_SHORT PROBLEM_. In the listing that follows, the range to quote begins at the line that has "for thing in" and ends after the line that has "bpy.data.objects.remove(obj)"; quote it verbatim and add nothing.

▬▬▬▬▬▬

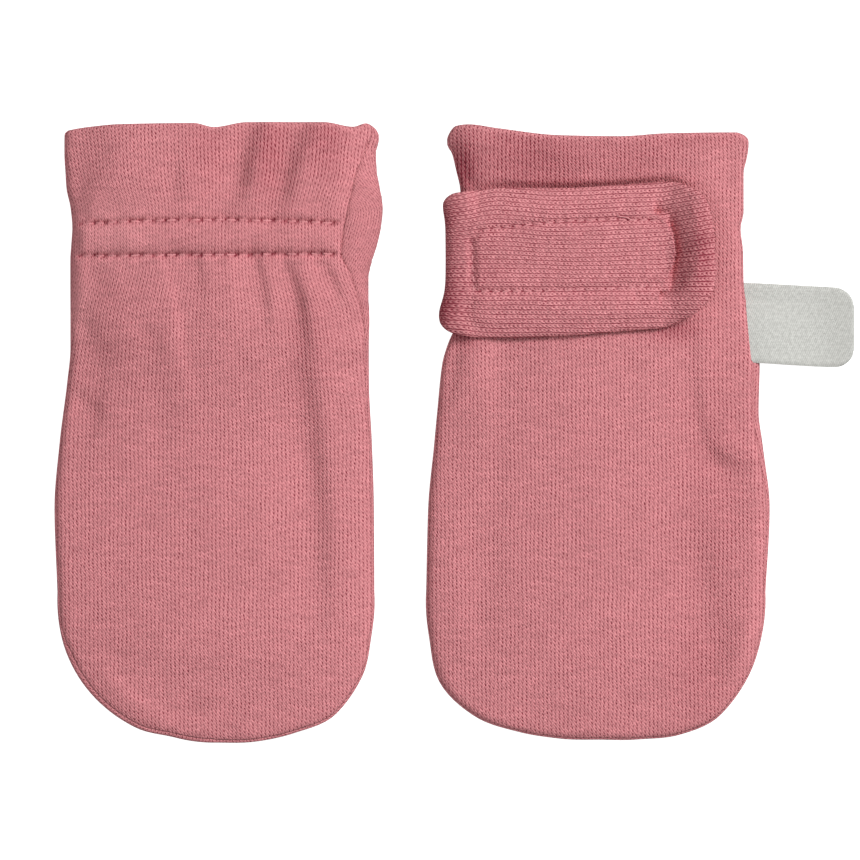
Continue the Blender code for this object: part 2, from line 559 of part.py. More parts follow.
def cover_spokes(bm, spokes, rows, spine):
    """A surface over rows of vertices that run in along spokes to a shared spine."""
    for (near, near_row), (far, far_row) in zip(zip(spokes, rows), zip(spokes[1:], rows[1:])):
        join_rows(bm, near_row, far_row)
        ends = (near_row[-1], far_row[-1], spine[far.end], spine[near.end])
        bm.faces.new(ends[:3] if near.end == far.end else ends)


def finish_mesh(bm, name, colour, roughness):
    """Turn a closed bmesh into a named object with its own material."""
    bmesh.ops.recalc_face_normals(bm, faces=bm.faces)
    mesh = bpy.data.meshes.new(name)
    bm.to_mesh(mesh)
    bm.free()
    mesh.shade_smooth()
    mesh.set_sharp_from_angle(angle=math.radians(50))
    material = bpy.data.materials.new(name + "_cloth")
    material.use_nodes = True
    shader = material.node_tree.nodes["Principled BSDF"]
    shader.inputs["Base Color"].default_value = (*colour, 1.0)
    shader.inputs["Roughness"].default_value = roughness
    shader.inputs["Metallic"].default_value = 0.0
    mesh.materials.append(material)
    thing = bpy.data.objects.new(name, mesh)
    COLLECTION.objects.link(thing)


def add_spine(bm, form, spokes, height):
    ends = {spoke.end for spoke in spokes}
    return {end: bm.verts.new(form.place((*end, height(*end)))) for end in ends}


def add_panel(name, form, on_top, rings):
    """A doubled panel: outer and inner surfaces joined at the side seam and wrist fold."""
    heights = (WRIST_Y - WALL / 2, *ROW_HEIGHTS)
    spokes = form.outline.spokes(heights, TIP_SPOKES, form.seam)
    outer_height = form.upper if on_top else form.under
    inner_height = form.upper_inside if on_top else form.under_inside
    sections = [wall_sections(form, spoke, on_top, rings) for spoke in spokes]
    bm = bmesh.new()
    outer = [add_row(bm, map(form.place, section[0])) for section in sections]
    inner = [add_row(bm, map(form.place, section[1])) for section in sections]
    outer_spine = add_spine(bm, form, spokes, outer_height)
    inner_spine = add_spine(bm, form, spokes, inner_height)
    cover_spokes(bm, spokes, outer, outer_spine)
    cover_spokes(bm, spokes, inner, inner_spine)
    join_rows(bm, [row[0] for row in outer], [row[0] for row in inner])

    top = spokes[0].end
    outer_wrist = [*outer[0], outer_spine[top], *outer[-1][::-1]]
    inner_wrist = [*inner[0], inner_spine[top], *inner[-1][::-1]]
    outside = [*sections[0][0], (*top, outer_height(*top)), *sections[-1][0][::-1]]
    inside = [*sections[0][2], (*top, inner_height(*top)), *sections[-1][2][::-1]]
    lips = [outer_wrist]
    for step in range(1, LIP_STEPS):
        row = lip_row(outside, inside, math.pi * step / LIP_STEPS)
        lips.append(add_row(bm, map(form.place, row)))
        join_rows(bm, lips[-2], lips[-1])
    zip_rows(bm, lips[-1], inner_wrist)
    for end in (0, -1):
        bm.faces.new([lip[end] for lip in lips] + [inner_wrist[end]])
    finish_mesh(bm, name, PINK_KNIT, 0.9)


def lip_row(outside, inside, turn):
    """One row of the wrist's rounded fold, from the outer face round to the inner."""
    row = []
    for a, b in zip(outside, inside):
        middle = [(p + q) / 2 for p, q in zip(a, b)]
        half = [(p - q) / 2 for p, q in zip(a, b)]
        point = [m + h * math.cos(turn) for m, h in zip(middle, half)]
        point[1] += WALL / 2 * math.sin(turn)
        row.append(tuple(point))
    return row


def add_slab(name, columns, under, thickness, place, colour, roughness):
    """A flat band: columns of plan points, a height for the under face and a thickness."""
    bm = bmesh.new()
    low = [add_row(bm, [place((x, y, under(x, y))) for x, y in line]) for line in columns]
    high = [add_row(bm, [place((x, y, under(x, y) + thickness)) for x, y in line])
            for line in columns]
    for layer in (low, high):
        for near, far in zip(layer, layer[1:]):
            join_rows(bm, near, far)
    for edge in (0, -1):
        join_rows(bm, low[edge], high[edge])
        join_rows(bm, [line[edge] for line in low], [line[edge] for line in high])
    finish_mesh(bm, name, colour, roughness)


# ---------------------------------------------------------------- elastic, tapes and label
def even(start, end, count):
    return [start + (end - start) * step / count for step in range(count + 1)]


def add_elastic(name, form):
    """The elastic lies in the hollow between the panels, behind the channel's stitch rows."""
    middle = (CHANNEL_LOW + CHANNEL_HIGH) / 2
    left = ELASTIC_INSET - form.outline.left(middle)
    right = form.outline.right(middle) - max(ELASTIC_INSET, form.seam_right(middle) + ELASTIC_SEWN)
    rows = even(middle - ELASTIC_WIDTH / 2, middle + ELASTIC_WIDTH / 2, 2)
    columns = [[(x, y) for y in rows] for x in even(left, right, 12)]

    def under(x, y):
        middle_height = (form.upper_inside(x, y) + form.under_inside(x, y)) / 2
        return middle_height - ELASTIC_THICK / 2

    add_slab(name, columns, under, ELASTIC_THICK, form.place, WHITE_ELASTIC, 0.7)


def tape_place(along, across, mirrored):
    """A place on the tape's rectangle, in the mitten's plan."""
    x = TAPE_CENTRE[0] + along * math.cos(TAPE_SLANT) - across * math.sin(TAPE_SLANT)
    y = TAPE_CENTRE[1] + along * math.sin(TAPE_SLANT) + across * math.cos(TAPE_SLANT)
    return (-x if mirrored else x), y


def add_tapes(side, form):
    """Hook tape next to the strap and loop tape next to the back panel."""
    mirrored = form.mitten.lifted
    parts = 1 if mirrored else 6
    columns = [[tape_place(along, across, mirrored)
                for across in even(-TAPE_WIDTH / 2, TAPE_WIDTH / 2, parts)]
               for along in even(-TAPE_LENGTH / 2, TAPE_LENGTH / 2, 2 * parts)]
    if mirrored:
        hook_under = STRAP_THICK + SEAM_GAP
        loop_under = hook_under + TAPE_THICK + SEAM_GAP
        hook, loop = (lambda x, y: hook_under), (lambda x, y: loop_under)
    else:
        def loop(x, y):
            return form.upper(x, y) + SEAM_GAP

        def hook(x, y):
            return loop(x, y) + TAPE_THICK + SEAM_GAP
    add_slab(side + "_hook_tape", columns, hook, TAPE_THICK, form.place, PINK_TAPE, 0.8)
    add_slab(side + "_loop_tape", columns, loop, TAPE_THICK, form.place, PINK_TAPE, 0.9)


def add_label(form):
    """The folded label comes out of the side seam and bends down to the surface."""
    first = LABEL_ROWS[0]
    columns = []
    for share in even(0.0, 1.0, 7):
        low = [a + (b - a) * share for a, b in zip(LABEL_ROOT_LOW, (first.x, first.low))]
        high = [a + (b - a) * share for a, b in zip(LABEL_ROOT_HIGH, (first.x, first.high))]
        columns.append([(low[0] + (high[0] - low[0]) * t, low[1] + (high[1] - low[1]) * t)
                        for t in even(0.0, 1.0, 4)])
    for row in LABEL_ROWS[1:]:
        columns.append([(row.x, y) for y in even(row.low, row.high, 4)])
    root_height = form.upper(LABEL_ROOT_LOW[0] - SEAM_GAP, LABEL_ROOT_LOW[1]) + SEAM_GAP

    def under(x, y):
        return root_height * (1 - smooth_step((x - LABEL_ROOT_LOW[0]) / LABEL_FALL))

    add_slab("right_label", columns, under, LABEL_THICK, form.place, GREY_LABEL, 0.75)


# ---------------------------------------------------------------- straps
def sewn_relief(x, y):
    """The furrow along the tape's stitches, and the dip past their rounded end."""
    to_end = path_frame(x, y, SEWN_END).distance
    edge = spline([py for _, py in SEWN_END[::-1]], [px for px, _ in SEWN_END[::-1]])(y)
    beyond = smooth_step(to_end / END_DIP_EDGE) * math.exp(-to_end / END_DIP_REACH)
    low, high = (y - END_DIP_LOW) / END_DIP_FADE, (END_DIP_HIGH - y) / END_DIP_FADE
    across = smooth_step(low) * smooth_step(high)
    dip = END_DIP * beyond * smooth_step((x - edge) / SEAM_GAP) * across
    return -TAPE_SINK * hump(tape_distance(x, y), TAPE_SINK_SPREAD) - dip


def strap_thickness(form, x, y):
    """From the under face up to a smooth top that bridges the rims and tapes."""
    inset = STRAP_OUTLINE.inset(*on_strap(x, y))
    upper_rim = smooth_step((y - LOWER_RIM_Y) / RIM_BLEND)
    rim_top = STRAP_RIM_TOP + (STRAP_UPPER_RIM_TOP - STRAP_RIM_TOP) * upper_rim
    inner = smooth_step((inset - STRAP_RIM_IN) / STRAP_PLATEAU_RISE)
    at_end = smooth_step((x - END_RISE_START) / END_RISE)
    plateau = rim_top + (STRAP_PLATEAU - rim_top) * inner + (END_TOP - STRAP_PLATEAU) * at_end
    turned = STRAP_BEND_HEIGHT + STRAP_THICK / 2
    lying = form.plain_upper(x, y) + plateau + pressed_by_strap(x, y) / 2
    top = turned + (lying - turned) * smooth_step((x - STRAP_BEND_START) / STRAP_RIM_RISE)
    return max(top + sewn_relief(x, y) - lying_strap_under(form, x, y), STRAP_LEAST)


def lying_strap_under(form, x, y):
    """Under face of the closed strap: on the mitten, and over the tapes between them."""
    outside = (tape_distance(x, y) - TAPE_MARGIN) / TAPE_EASE
    lying = form.upper(x, y) + SEAM_GAP + TAPES_RISE * (1 - smooth_step(outside))
    turned = STRAP_BEND_HEIGHT - STRAP_THICK / 2
    settled = smooth_step((x - STRAP_BEND_START) / STRAP_SETTLE)
    lifted = lying + END_LIFT * smooth_step((x - END_LIFT_START) / END_LIFT_RISE)
    return max(turned + (lifted - turned) * settled, min(lifted, turned))


def bend_strap(x, y, z):
    """Turn the strap's root down and back under, round the mitten's side."""
    past = STRAP_BEND_START - x
    if past <= 0:
        return x, y, z
    turn = past / STRAP_BEND_ARC
    radius = STRAP_BEND_RADIUS + z - STRAP_BEND_HEIGHT
    out = radius * STRAP_BEND_OUT / STRAP_BEND_RADIUS
    out += sum(bulge.rise * hump(y - bulge.y, bulge.spread) for bulge in STRAP_BULGES)
    middle = STRAP_BEND_HEIGHT - STRAP_BEND_RADIUS
    return STRAP_BEND_START - out * math.sin(turn), y, middle + radius * math.cos(turn)


def strap_spoke_points(spoke, skin, faces):
    """Points in along one spoke over the strap's under face, rim and upper face."""
    reach = math.dist(spoke.start, spoke.end)
    points = []
    for inset, on_top in [(inset, False) for inset in skin.under_insets[::-1]] + [
            (inset, True) for inset in skin.upper_insets]:
        across, along = Section.at_inset(spoke, inset / reach)
        x, y = STRAP_TIP_CENTRE[0] - along, STRAP_TIP_CENTRE[1] + across
        under, upper = faces(x, y)
        half = (upper - under) / 2 * rounded(inset / STRAP_EDGE_ROUND, 2.0)
        points.append((x, y, (under + upper) / 2 + (half if on_top else -half)))
    return points


def add_strap(name, row_heights, skin, faces, place):
    """The doubled strap: one closed skin over its spokes, capped at the sewn root."""
    spokes = STRAP_OUTLINE.spokes(row_heights, skin.tip_spokes, lambda x, y: 0.0)
    bm = bmesh.new()
    rows = [add_row(bm, map(place, strap_spoke_points(spoke, skin, faces))) for spoke in spokes]
    spines = []
    for face in (0, 1):
        spine = {}
        for end in {spoke.end for spoke in spokes}:
            x, y = STRAP_TIP_CENTRE[0] - end[1], STRAP_TIP_CENTRE[1]
            spine[end] = bm.verts.new(place((x, y, faces(x, y)[face])))
        spines.append(spine)
    cover_spokes(bm, spokes, rows, spines[1])
    cover_spokes(bm, spokes, [[row[0]] for row in rows], spines[0])
    top = spokes[0].end
    split = len(skin.under_insets)
    near, far = rows[0], rows[-1]
    low = [near[split], *near[split - 1::-1], spines[0][top], *far[:split], far[split]]
    high = [*near[split:], spines[1][top], *far[:split - 1:-1]]
    root = low + high[-2:0:-1]
    bm.faces.new(root)
    finish_mesh(bm, name, PINK_KNIT, 0.9)


def add_right_strap(form):
    def faces(x, y):
        under = lying_strap_under(form, x, y)
        return under, under + strap_thickness(form, x, y)

    add_strap("right_strap", STRAP_ROW_HEIGHTS, CLOSED_STRAP_SKIN, faces,
              lambda point: form.place(bend_strap(*point)))


def add_left_strap(form):
    """The left mitten lies on its strap, whose outer face is flat on the surface."""
    rows = [height for height in STRAP_ROW_HEIGHTS if height <= HIDDEN_STRAP_REACH]
    add_strap("left_strap", rows, HIDDEN_STRAP_SKIN, lambda x, y: (0.0, STRAP_THICK),
              lambda point: form.place((-point[0], point[1], point[2])))


# ---------------------------------------------------------------- the pair
def build():
    left, right = Form(LEFT), Form(RIGHT)
    add_panel("left_palm_panel", left, True, RELIEF_RINGS)
    add_panel("left_back_panel", left, False, LIFTED_RINGS)
    add_elastic("left_elastic", left)
    add_left_strap(left)
    add_tapes("left", left)
    add_panel("right_back_panel", right, True, RELIEF_RINGS)
    add_panel("right_palm_panel", right, False, PLAIN_RINGS)
    add_elastic("right_elastic", right)
    add_right_strap(right)
    add_tapes("right", right)
    add_label(right)


for thing in list(bpy.data.objects):
    bpy.data.objects.remove(thing, do_unlink=True)
COLLECTION = bpy.data.collections.new("baby_mittens")
bpy.context.scene.collection.children.link(COLLECTION)
build()
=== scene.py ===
"""The finish of a pair of baby mittens: knit cloth, stitching, strap, label and light.

Lengths are millimetres in each mitten's own plan, where nothing else is said: x runs across
the hand, y from the centre of the rounded tip to the wrist, z up from the surface it lies on.
"""

import math
from collections import namedtuple

import bmesh
import bpy
import numpy as np
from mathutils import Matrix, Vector


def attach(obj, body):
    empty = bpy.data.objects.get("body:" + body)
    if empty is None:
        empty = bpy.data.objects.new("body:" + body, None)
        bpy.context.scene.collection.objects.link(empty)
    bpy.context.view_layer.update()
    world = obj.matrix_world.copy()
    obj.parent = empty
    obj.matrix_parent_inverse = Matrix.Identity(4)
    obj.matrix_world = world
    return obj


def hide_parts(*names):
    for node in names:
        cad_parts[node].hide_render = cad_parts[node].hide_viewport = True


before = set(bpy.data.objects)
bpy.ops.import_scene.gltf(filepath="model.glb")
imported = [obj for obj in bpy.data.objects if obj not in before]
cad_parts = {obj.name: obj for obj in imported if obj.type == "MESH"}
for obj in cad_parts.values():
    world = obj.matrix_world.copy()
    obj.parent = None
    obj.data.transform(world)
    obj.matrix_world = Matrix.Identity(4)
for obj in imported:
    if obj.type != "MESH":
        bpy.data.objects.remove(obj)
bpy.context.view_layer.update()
BODY = "root"
MILLIMETRE = 0.001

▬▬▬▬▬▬

_FINAL RESULT_.
for thing in list(bpy.data.objects):
    bpy.data.objects.remove(thing, do_unlink=True)
COLLECTION = bpy.data.collections.new("baby_mittens")
bpy.context.scene.collection.children.link(COLLECTION)
build()
=== scene.py ===
"""The finish of a pair of baby mittens: knit cloth, stitching, strap, label and light.

Lengths are millimetres in each mitten's own plan, where nothing else is said: x runs across
the hand, y from the centre of the rounded tip to the wrist, z up from the surface it lies on.
"""

import math
from collections import namedtuple

import bmesh
import bpy
import numpy as np
from mathutils import Matrix, Vector


def attach(obj, body):
    empty = bpy.data.objects.get("body:" + body)
    if empty is None:
        empty = bpy.data.objects.new("body:" + body, None)
        bpy.context.scene.collection.objects.link(empty)
    bpy.context.view_layer.update()
    world = obj.matrix_world.copy()
    obj.parent = empty
    obj.matrix_parent_inverse = Matrix.Identity(4)
    obj.matrix_world = world
    return obj


def hide_parts(*names):
    for node in names:
        cad_parts[node].hide_render = cad_parts[node].hide_viewport = True


before = set(bpy.data.objects)
bpy.ops.import_scene.gltf(filepath="model.glb")
imported = [obj for obj in bpy.data.objects if obj not in before]
cad_parts = {obj.name: obj for obj in imported if obj.type == "MESH"}
for obj in cad_parts.values():
    world = obj.matrix_world.copy()
    obj.parent = None
    obj.data.transform(world)
    obj.matrix_world = Matrix.Identity(4)
for obj in imported:
    if obj.type != "MESH":
        bpy.data.objects.remove(obj)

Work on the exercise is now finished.